How to Let Go of Being “Right”

How to Let Go of Being "Right"

Are you always right? Can you come out on top in any argument, ace any debate, and sway any opinion? Does being proven wrong leave you red in the face, and cause you to feel ill at ease for the rest of the day? Although your persistence and single-mindedness probably come in handy much of the time, taking this mindset too far just might be harmful to your relationships, stress level, and overall sense of peace.

Admitting defeat may feel unsettling at first, but learning to do so graciously may change your life. We often don’t notice the weightiness that the burden of needing to be right carries with it. Letting it go just might make you feel lighter, closer to others, and more in tune with the world around you.

For some, the need to win an argument is a game, and they find the challenge and sense of competition stimulating. Most of us have enjoyed a friendly debate at some point – my brother-in-law, a successful lawyer, thrives on them. There is nothing wrong with enjoying the mental challenge that can occur when we try to reconcile different opinions. We might even learn something about ourselves and our debate partner and end the exchange feeling closer to them.
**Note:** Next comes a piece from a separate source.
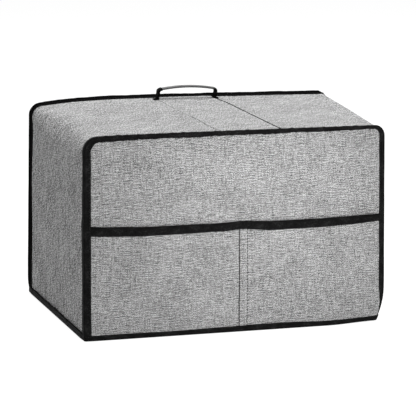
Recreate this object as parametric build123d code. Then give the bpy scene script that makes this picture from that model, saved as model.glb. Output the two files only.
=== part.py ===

However, for others, these arguments can become a contest of dominance. It is this approach that can be dangerous to your relationships and peace of mind. The difference between this mindset and the previous one is subtle, but important. The need to be right becomes problematic when it is contingent on the other person admitting defeat, and feeling defeated. Because this line is so easily crossed, we need to be careful to keep our compulsion to be right in check whenever possible.

The most beneficial way to do this is to accept the other person’s point of view. This is not the same as admitting that you are wrong – it is simply the act of validating and learning from the other person’s perspective. This demonstrates not only open-mindedness, but also self-confidence, intelligence, and compassion. Although this is a difficult skill to master, it can greatly heal any damage done should the argument become contentious.

Here are some tips to help you become more relaxed in your approach to your next argument:

1. Take baby steps.

If you are an “always right” type, there’s a good chance that you have held this mindset for a long time. Long-held habits are hard to change, especially for someone with a stubborn nature. Start by conceding small points, or simply telling your opponent that you understand why they feel the way they do. If even that seems too much, let them know that you had never considered that position and thank them for their input. Unless their opinion is truly offensive, you can likely learn something from their point of view.

2. Don’t try to change people.

Many people (perhaps yourself included) are just never going to let go of their long-held beliefs. It doesn’t matter how brilliant your argument, or how reliable your facts. Learn to recognize when this is the case, and move on. There is no sense in frustrating yourself trying to convince someone to abandon a position that is deeply ingrained in their heart.

3. Ask yourself: Would I rather be right or be kind?

As Maya Angelou once said, “I’ve learned that people will forget what you said, people will forget what you did, but people will never forget how you made them feel.” In ten years, or even in ten minutes, what will the other person remember about your interaction? Chances are, they will forget how ingenious you were and how deftly you laid out your points. They’ll only remember feeling uncomfortable and small.

4. Concede where you can.

Most viewpoints, even if they seem profoundly wrong, have some sort of factual basis. Look for the smaller parts of your friend’s argument that you find reasonable, and present those as common ground. For example, although you may believe that a flat-tax system is unfair to the poor and harmful to our society, you might concede that your Republican friend’s tax contribution is indeed hefty and problematic.

5. Separate your opinion from your sense of self.

Realize that changing your viewpoint does not mean that anything fundamental about you changes with it. Being proven factually wrong does not mean that you are wrong as a human being. Be kind to yourself, and forgive yourself for your imperfections. Forgive others for theirs, too.